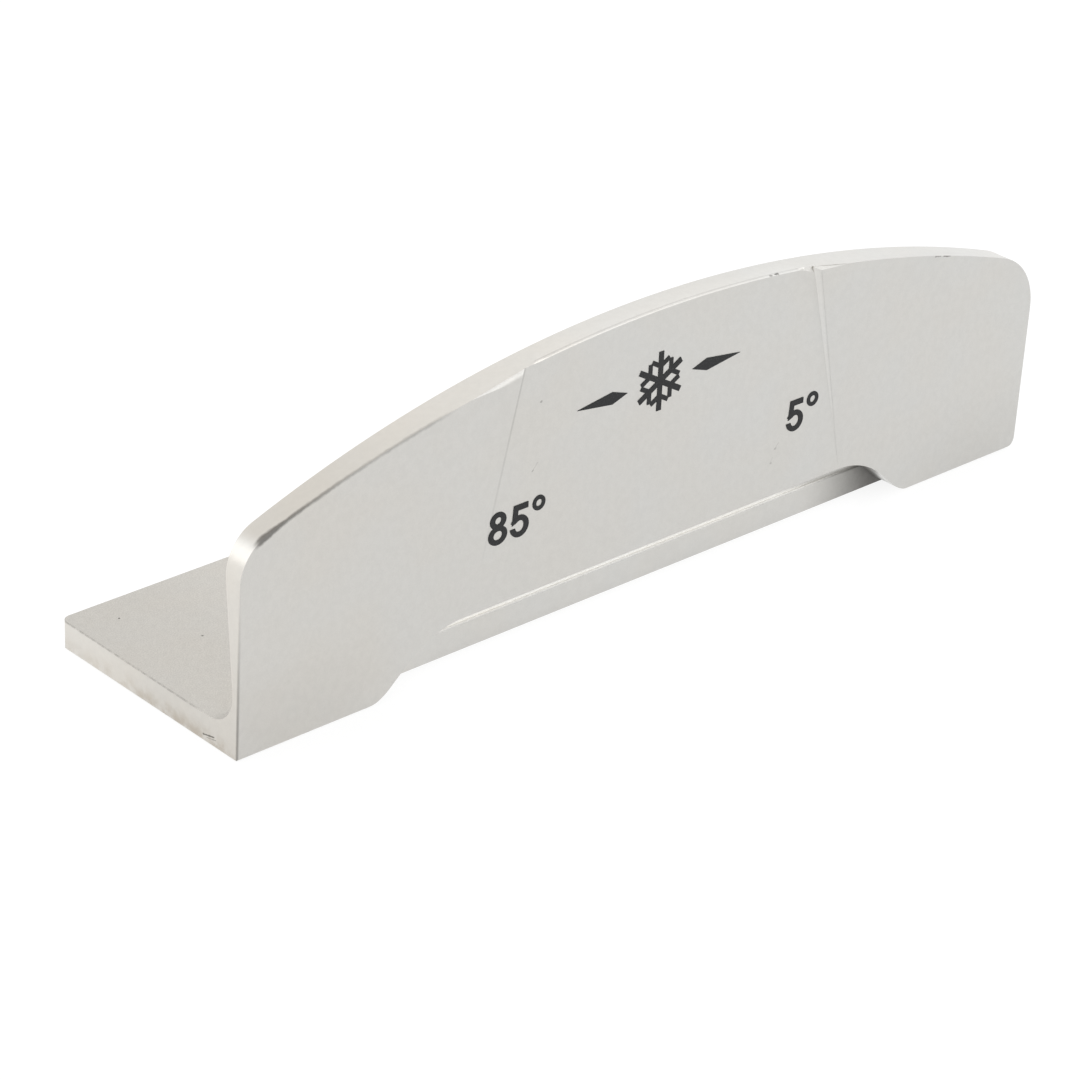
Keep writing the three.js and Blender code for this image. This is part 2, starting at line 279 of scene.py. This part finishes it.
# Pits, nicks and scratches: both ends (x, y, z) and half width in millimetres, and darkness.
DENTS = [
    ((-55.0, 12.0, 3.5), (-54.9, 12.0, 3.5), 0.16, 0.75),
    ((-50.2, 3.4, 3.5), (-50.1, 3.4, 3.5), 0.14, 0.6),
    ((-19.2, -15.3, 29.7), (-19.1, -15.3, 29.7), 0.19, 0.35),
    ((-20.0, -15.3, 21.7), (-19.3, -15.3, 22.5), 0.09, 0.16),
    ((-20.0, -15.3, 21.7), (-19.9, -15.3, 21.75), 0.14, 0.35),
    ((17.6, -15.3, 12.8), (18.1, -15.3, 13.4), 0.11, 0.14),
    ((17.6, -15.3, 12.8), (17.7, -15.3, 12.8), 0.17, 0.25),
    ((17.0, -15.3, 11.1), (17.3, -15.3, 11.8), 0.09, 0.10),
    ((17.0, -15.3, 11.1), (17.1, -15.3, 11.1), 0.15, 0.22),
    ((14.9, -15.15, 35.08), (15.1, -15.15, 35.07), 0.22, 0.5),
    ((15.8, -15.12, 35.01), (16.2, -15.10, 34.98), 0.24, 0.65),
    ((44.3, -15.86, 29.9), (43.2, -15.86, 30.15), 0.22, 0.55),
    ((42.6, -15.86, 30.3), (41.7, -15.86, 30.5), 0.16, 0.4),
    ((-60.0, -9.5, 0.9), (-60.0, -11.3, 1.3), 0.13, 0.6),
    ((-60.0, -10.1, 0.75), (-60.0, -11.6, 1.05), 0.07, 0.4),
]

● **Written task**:
Using the listing above, reproduce each line without omission.

● **Result**:
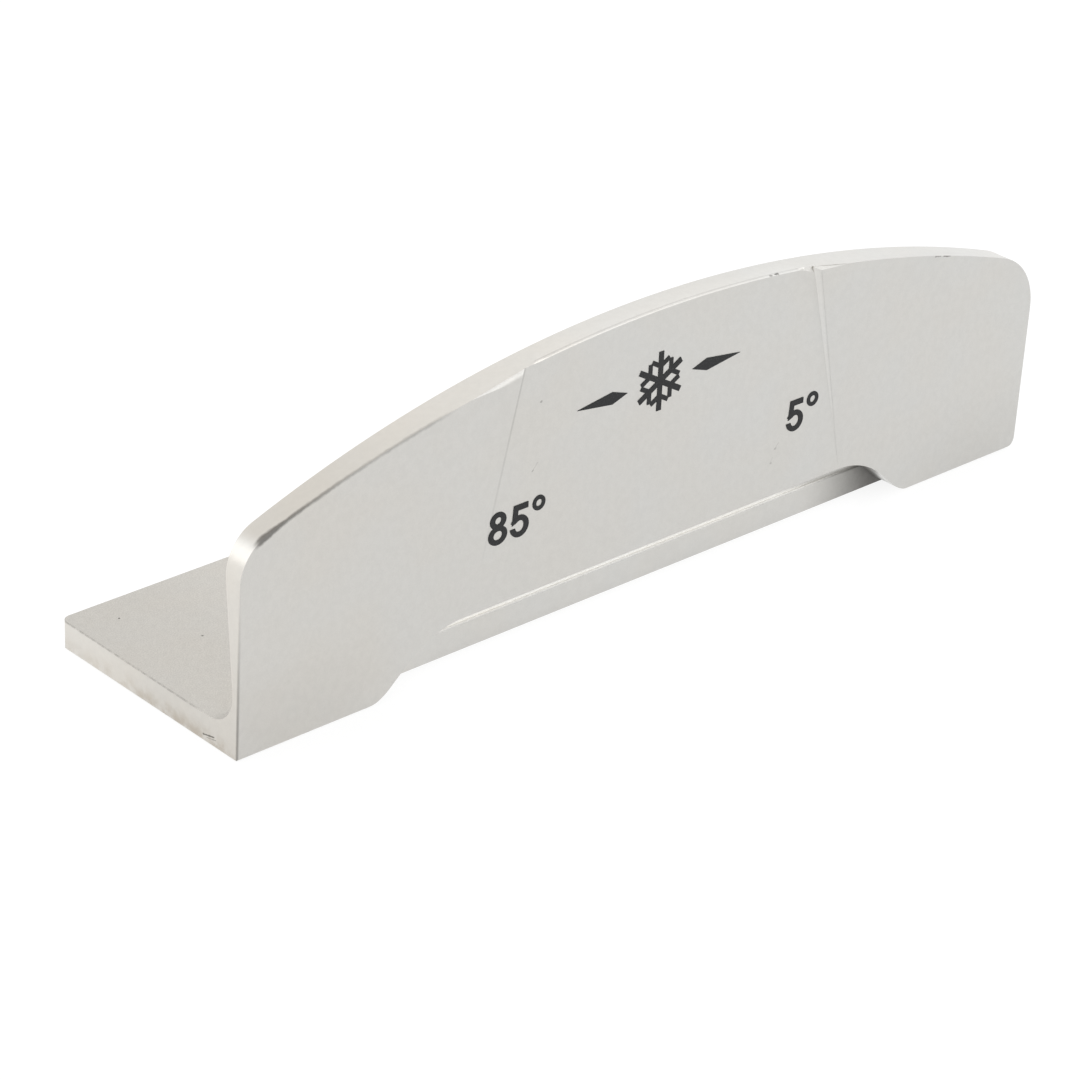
Keep writing the three.js and Blender code for this image. This is part 2, starting at line 279 of scene.py. This part finishes it.
# Pits, nicks and scratches: both ends (x, y, z) and half width in millimetres, and darkness.
DENTS = [
    ((-55.0, 12.0, 3.5), (-54.9, 12.0, 3.5), 0.16, 0.75),
    ((-50.2, 3.4, 3.5), (-50.1, 3.4, 3.5), 0.14, 0.6),
    ((-19.2, -15.3, 29.7), (-19.1, -15.3, 29.7), 0.19, 0.35),
    ((-20.0, -15.3, 21.7), (-19.3, -15.3, 22.5), 0.09, 0.16),
    ((-20.0, -15.3, 21.7), (-19.9, -15.3, 21.75), 0.14, 0.35),
    ((17.6, -15.3, 12.8), (18.1, -15.3, 13.4), 0.11, 0.14),
    ((17.6, -15.3, 12.8), (17.7, -15.3, 12.8), 0.17, 0.25),
    ((17.0, -15.3, 11.1), (17.3, -15.3, 11.8), 0.09, 0.10),
    ((17.0, -15.3, 11.1), (17.1, -15.3, 11.1), 0.15, 0.22),
    ((14.9, -15.15, 35.08), (15.1, -15.15, 35.07), 0.22, 0.5),
    ((15.8, -15.12, 35.01), (16.2, -15.10, 34.98), 0.24, 0.65),
    ((44.3, -15.86, 29.9), (43.2, -15.86, 30.15), 0.22, 0.55),
    ((42.6, -15.86, 30.3), (41.7, -15.86, 30.5), 0.16, 0.4),
    ((-60.0, -9.5, 0.9), (-60.0, -11.3, 1.3), 0.13, 0.6),
    ((-60.0, -10.1, 0.75), (-60.0, -11.6, 1.05), 0.07, 0.4),
]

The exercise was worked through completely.